Stein ressalta que o encontro com o infinito pode se dar de duas maneiras: Primeira, por uma busca elaborada e cansativa, como um empenho cotidiano do homem em busca se Deus, sem perder de vista a graça que vem ao seu encontro; Segunda, por uma irrupção de Deus que dispensa o cansativo caminho para se chegar até Ele. É Deus que vem ao encontro, irrompendo com todas as experiências anteriores e levando o homem a fazer a sua própria experiência de um Deus que se manifesta, que transforma o ser humano, mas sem que este perda a sua capacidade de vontade, a consciência de si e da existência do outro.
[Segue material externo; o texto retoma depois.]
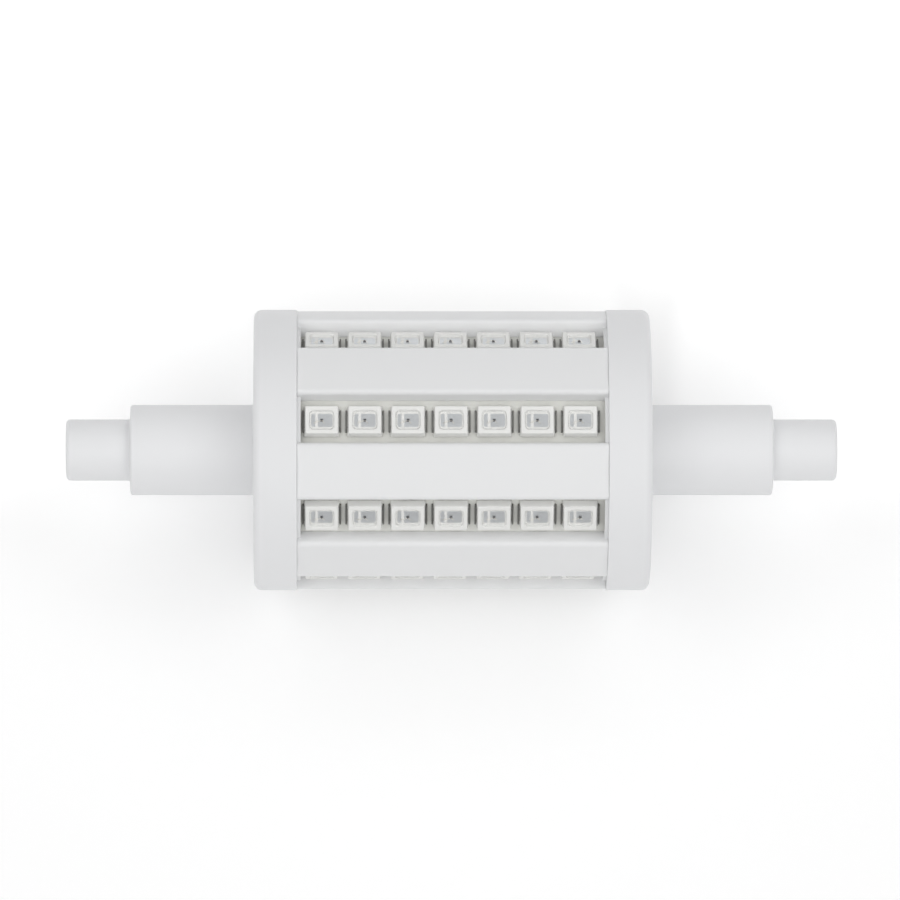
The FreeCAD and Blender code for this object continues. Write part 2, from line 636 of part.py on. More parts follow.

A partir de Santo Agostinho, ela retoma a categoria do amor para aprofundar o sentido da Santíssima Trindade, entendendo o amor como a essência da relação na Trindade.
Diante do cientificismo do século XVIII e do psicologismo do século XIX, Edith Stein apresenta uma via de mediação que ressalta no ser humano a dimensão do espírito. Ela não perde de vista a importância da ciência tecnológica e o avanço da psicologia, mas procura centralizar a atenção ao homem, a partir da filosofia fenomenológica, como um ser espiritual.
Pe. José Anchieta Arrais de Carvalho
Doutorando em Filosofia Política – Pontifícia Universidade Lateranense (PUL).